Member of Parliament, Rajya Sabha
- In office 22 March 2007 – 9 April 2022
- Succeeded by: Raghav Chadha
- Constituency: Punjab

Personal details
- Born: 19 May 1948 (age 78) Jalandhar, East Punjab, India
- Party: Shiromani Akali Dal
- Spouse: Anjali Gujral ​(m. 1987)​
- Children: Deeksha; Diva;
- Parents: Inder Kumar Gujral (father); Sheila Gujral (mother);
- Relatives: Avtar Narain Gujral (grandfather) Satish Gujral (uncle)
- Alma mater: Delhi University- B.A. Institute of Chartered Accountants of India - F.C.A.

= Naresh Gujral =

Indian politician

Naresh Gujral (born 19 May 1948) is a Chartered Accountant, Shiromani Akali Dal party politician and former member of the Parliament of India representing Punjab in the Rajya Sabha, the upper house of the Indian Parliament.

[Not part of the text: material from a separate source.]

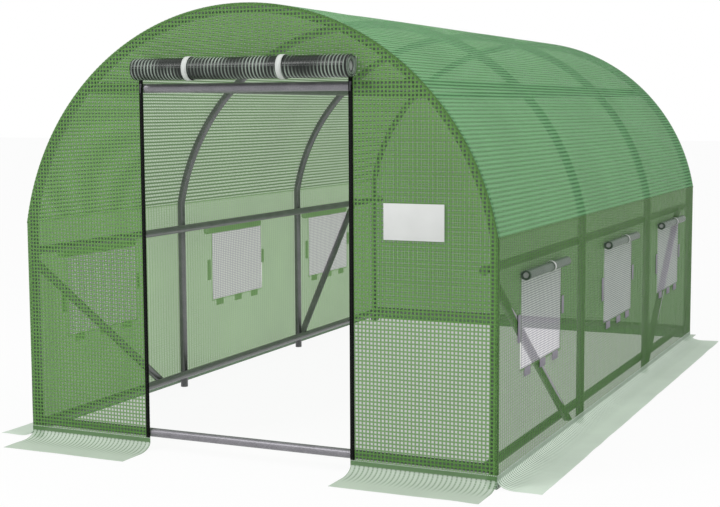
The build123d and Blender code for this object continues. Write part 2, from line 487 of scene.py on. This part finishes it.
hook_tape = plain_material("hook_tape", paint(144, 140, 150), roughness=0.95, scale=700.0, depth=0.8)
slider_metal = plain_material(
    "slider_metal", paint(70, 70, 74), roughness=0.35, scale=300.0, depth=0.1, Metallic=0.6)


# Making pieces
def add_piece(name, bm, material, nodes=()):
    mesh = bpy.data.meshes.new(name)
    bm.to_mesh(mesh)
    bm.free()
    mesh.materials.append(material)
    mesh.shade_smooth()
    piece = bpy.data.objects.new(name, mesh)
    bpy.context.scene.collection.objects.link(piece)
    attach(piece, "root")
    if nodes:
        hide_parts(*nodes)
    return piece


def only(kind, geom):
    return [part for part in geom if isinstance(part, kind)]


def flatten_ends(piece):
    """Shades the four-sided faces round and leaves the end faces flat."""
    faces = piece.data.polygons
    faces.foreach_set("use_smooth", [len(face.vertices) == 4 for face in faces])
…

== Early life and background ==
He is the son of Inder Kumar Gujral, former Prime Minister of India and Sheila Gujral, a noted Hindi poet. He is the grandson of Indian politician Avtar Narain Gujral; his uncle Satish Gujral was a noted artist. He graduated from the Modern School in 1965, and completed his Bachelor's degree St. Stephen's College of the University of Delhi in 1968.

== Business career ==
He started a clothing company "SPAN", because he had “nothing better to do”, as he put it.

== Political career ==
He contested the 2004 elections for the Jalandhar Lok Sabha constituency as a Shiromani Akali Dal candidate and lost.
==Electoral History==
===Rajya Sabha===

| Position | Party |  | Constituency | From | To | Tenure |
|---|---|---|---|---|---|---|
| Member of Parliament, Rajya Sabha (1st Term) |  | SAD | Punjab | 22 March 2007 | 9 April 2010 | 3 years, 18 days |
| Member of Parliament, Rajya Sabha (2nd Term) |  | SAD | Punjab | 10 April 2010 | 9 April 2016 | 5 years, 365 days |
| Member of Parliament, Rajya Sabha (3rd Term) |  | SAD | Punjab | 10 April 2016 | 9 April 2022 | 5 years, 364 days |

== Personal life ==
He is married to Anjali Gujral and has two daughters.